Dream that I was at some kind of fair

Dream that I was at some kind of fair, where I wanted a croissant with peanut butter on it. One booth sold croissants, the other peanut butter. The lady at booth A wouldn’t let me take the croissant over to the peanut butter booth and purchase my combined peanut butter croissant sandwich from booth B. And, the croissant was only ten cents, but all I could find in my wallet was a five dollar bill and a one hundred dollar bill. After I’d already given her my hundred (because for some reason I thought the change from the 100 would be better suited for buying the peanut butter), I found a one dollar bill, which was apparently what I was really looking for. For my change, the lady returned a bunch of cancelled checks she’d found at the bottom of the cash register drawer, along with some plastic card holders. There were also some envelopes with various amounts written on them that didn’t amount to the $99.90 she owed me.

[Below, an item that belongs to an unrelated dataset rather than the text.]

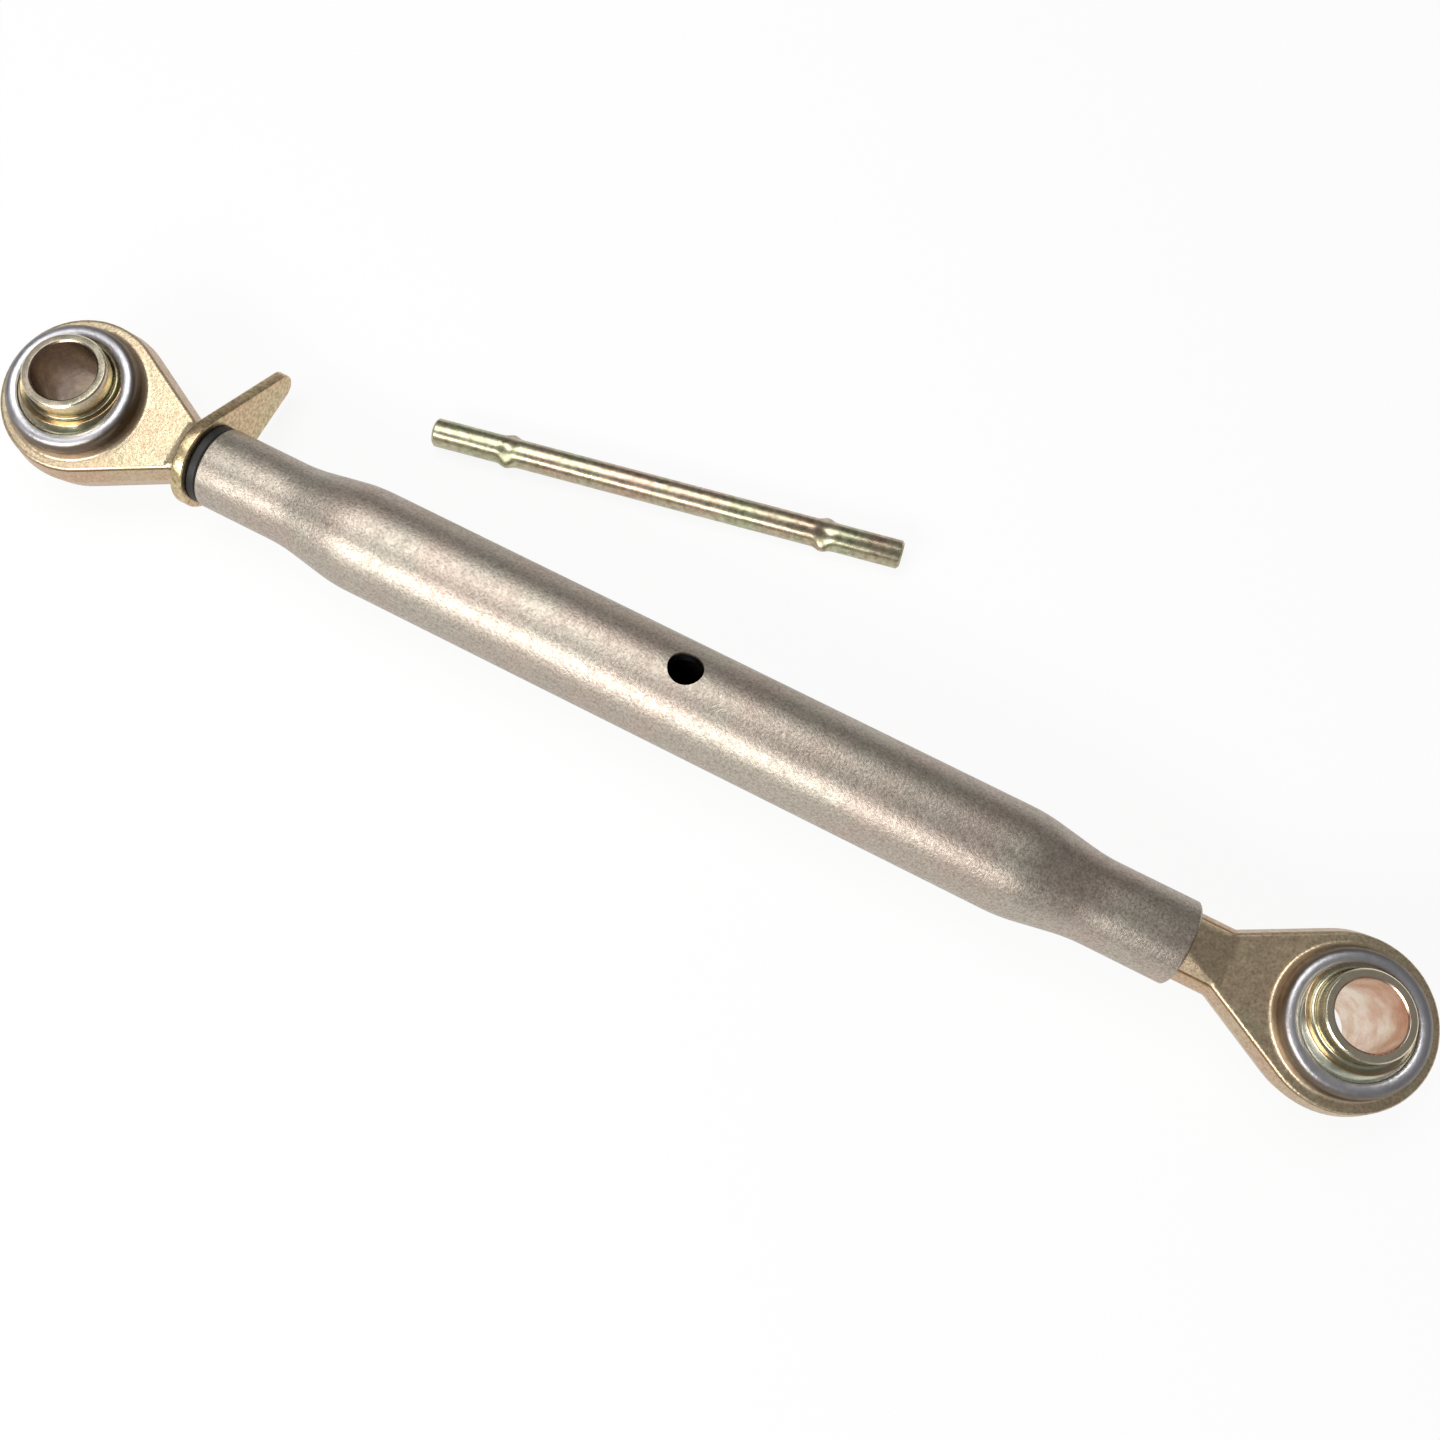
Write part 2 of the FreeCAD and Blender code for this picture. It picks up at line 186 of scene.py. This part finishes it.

At first, I interpreted the dream to mean that I am going through life in a similar fashion. I keep trying to take $100 worth of brain power and skills and experience, and use it on ten cent jobs. And, what I get back for my efforts is a lot of garbage that looks like it might have had some kind of value at some point. Of course, this doesn’t make complete sense, because a job should pay you at least what you are worth, if not the dividend of additional experience you can use to move on to a better paying job. However, maybe that’s the point. I am not really thinking in terms of finding a job that matches me for what I am worth. I am still stuck in the mode of trying to find the least common denominator of a job so that I will get hired and have a job of some kind.

I also remember having some kind of dream where I was getting feedback about my teeth on a website. Most of the commenters seemed to think that my teeth were fake and should be replaced with better fitting teeth, and I was somehow proud that people thought my natural teeth were so good as to be fake.

Today is Friday, and it feels like each Friday is getting harder to reach. Where I work, the work that my boss wants me to do, I don’t really want to be doing, and it’s not much work, anyway. The other work that is required of me is small-change work like the kind of work I’ve been doing for too long. I certainly need to figure out a way to move into a more senior-level position somewhere, but this is hard. I don’t have a lot of official people-managing experience, even though I’ve spearheaded plenty of projects and groups, and have been responsible for seeing many tasks to the end that required the delegation of work to others. I am at an age where I should at least have a Director in my title, but the VP title I held was so brief that I think it would just look weird on a job application. I don’t know, I’m in need of some free time to really think this through and just get tight about what I really want to do for the last twenty-five years of my career, but I never seem to have that kind of time, anymore–or I am just so drained by the end of the day/week that I don’t feel the least bit like thinking about my professional sphere of being.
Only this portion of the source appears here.